[DESCRIPTION OF THE TASK]
Give back the entire listing verbatim.

[AVAILABLE DATA]

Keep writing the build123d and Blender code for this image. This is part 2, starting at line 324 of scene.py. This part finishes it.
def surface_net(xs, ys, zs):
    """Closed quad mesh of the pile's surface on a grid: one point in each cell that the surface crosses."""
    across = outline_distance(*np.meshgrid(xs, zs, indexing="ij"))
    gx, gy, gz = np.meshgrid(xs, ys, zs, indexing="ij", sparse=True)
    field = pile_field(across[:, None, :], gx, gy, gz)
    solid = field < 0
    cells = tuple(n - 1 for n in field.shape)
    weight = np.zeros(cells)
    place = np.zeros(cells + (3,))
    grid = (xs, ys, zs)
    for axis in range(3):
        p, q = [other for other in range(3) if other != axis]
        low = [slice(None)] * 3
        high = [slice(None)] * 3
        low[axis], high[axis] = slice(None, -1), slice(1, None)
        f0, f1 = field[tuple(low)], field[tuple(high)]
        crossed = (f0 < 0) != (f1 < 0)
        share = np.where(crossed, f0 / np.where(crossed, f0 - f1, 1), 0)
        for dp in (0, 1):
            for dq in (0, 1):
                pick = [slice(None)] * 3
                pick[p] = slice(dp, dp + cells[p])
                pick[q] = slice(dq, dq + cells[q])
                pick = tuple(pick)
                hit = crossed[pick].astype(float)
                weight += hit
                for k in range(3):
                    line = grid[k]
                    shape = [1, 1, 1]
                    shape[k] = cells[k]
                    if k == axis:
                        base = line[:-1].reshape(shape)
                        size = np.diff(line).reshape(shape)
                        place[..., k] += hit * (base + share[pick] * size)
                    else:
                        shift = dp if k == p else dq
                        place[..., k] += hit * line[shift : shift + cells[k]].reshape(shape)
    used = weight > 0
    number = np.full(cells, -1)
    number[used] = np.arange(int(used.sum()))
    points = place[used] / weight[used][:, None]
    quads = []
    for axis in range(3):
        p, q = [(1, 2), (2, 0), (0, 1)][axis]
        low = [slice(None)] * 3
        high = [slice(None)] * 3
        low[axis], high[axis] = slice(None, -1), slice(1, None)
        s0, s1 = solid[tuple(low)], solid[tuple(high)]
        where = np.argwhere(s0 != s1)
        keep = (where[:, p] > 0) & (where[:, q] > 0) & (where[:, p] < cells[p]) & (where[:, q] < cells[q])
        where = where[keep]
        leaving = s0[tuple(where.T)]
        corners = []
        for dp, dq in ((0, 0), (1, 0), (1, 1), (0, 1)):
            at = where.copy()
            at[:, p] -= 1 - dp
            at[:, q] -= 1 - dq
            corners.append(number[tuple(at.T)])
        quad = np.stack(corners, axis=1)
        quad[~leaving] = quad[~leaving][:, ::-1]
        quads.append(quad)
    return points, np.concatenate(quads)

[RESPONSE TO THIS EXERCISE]
Keep writing the build123d and Blender code for this image. This is part 2, starting at line 324 of scene.py. This part finishes it.
def surface_net(xs, ys, zs):
    """Closed quad mesh of the pile's surface on a grid: one point in each cell that the surface crosses."""
    across = outline_distance(*np.meshgrid(xs, zs, indexing="ij"))
    gx, gy, gz = np.meshgrid(xs, ys, zs, indexing="ij", sparse=True)
    field = pile_field(across[:, None, :], gx, gy, gz)
    solid = field < 0
    cells = tuple(n - 1 for n in field.shape)
    weight = np.zeros(cells)
    place = np.zeros(cells + (3,))
    grid = (xs, ys, zs)
    for axis in range(3):
        p, q = [other for other in range(3) if other != axis]
        low = [slice(None)] * 3
        high = [slice(None)] * 3
        low[axis], high[axis] = slice(None, -1), slice(1, None)
        f0, f1 = field[tuple(low)], field[tuple(high)]
        crossed = (f0 < 0) != (f1 < 0)
        share = np.where(crossed, f0 / np.where(crossed, f0 - f1, 1), 0)
        for dp in (0, 1):
            for dq in (0, 1):
                pick = [slice(None)] * 3
                pick[p] = slice(dp, dp + cells[p])
                pick[q] = slice(dq, dq + cells[q])
                pick = tuple(pick)
                hit = crossed[pick].astype(float)
                weight += hit
                for k in range(3):
                    line = grid[k]
                    shape = [1, 1, 1]
                    shape[k] = cells[k]
                    if k == axis:
                        base = line[:-1].reshape(shape)
                        size = np.diff(line).reshape(shape)
                        place[..., k] += hit * (base + share[pick] * size)
                    else:
                        shift = dp if k == p else dq
                        place[..., k] += hit * line[shift : shift + cells[k]].reshape(shape)
    used = weight > 0
    number = np.full(cells, -1)
    number[used] = np.arange(int(used.sum()))
    points = place[used] / weight[used][:, None]
    quads = []
    for axis in range(3):
        p, q = [(1, 2), (2, 0), (0, 1)][axis]
        low = [slice(None)] * 3
        high = [slice(None)] * 3
        low[axis], high[axis] = slice(None, -1), slice(1, None)
        s0, s1 = solid[tuple(low)], solid[tuple(high)]
        where = np.argwhere(s0 != s1)
        keep = (where[:, p] > 0) & (where[:, q] > 0) & (where[:, p] < cells[p]) & (where[:, q] < cells[q])
        where = where[keep]
        leaving = s0[tuple(where.T)]
        corners = []
        for dp, dq in ((0, 0), (1, 0), (1, 1), (0, 1)):
            at = where.copy()
            at[:, p] -= 1 - dp
            at[:, q] -= 1 - dq
            corners.append(number[tuple(at.T)])
        quad = np.stack(corners, axis=1)
        quad[~leaving] = quad[~leaving][:, ::-1]
        quads.append(quad)
    return points, np.concatenate(quads)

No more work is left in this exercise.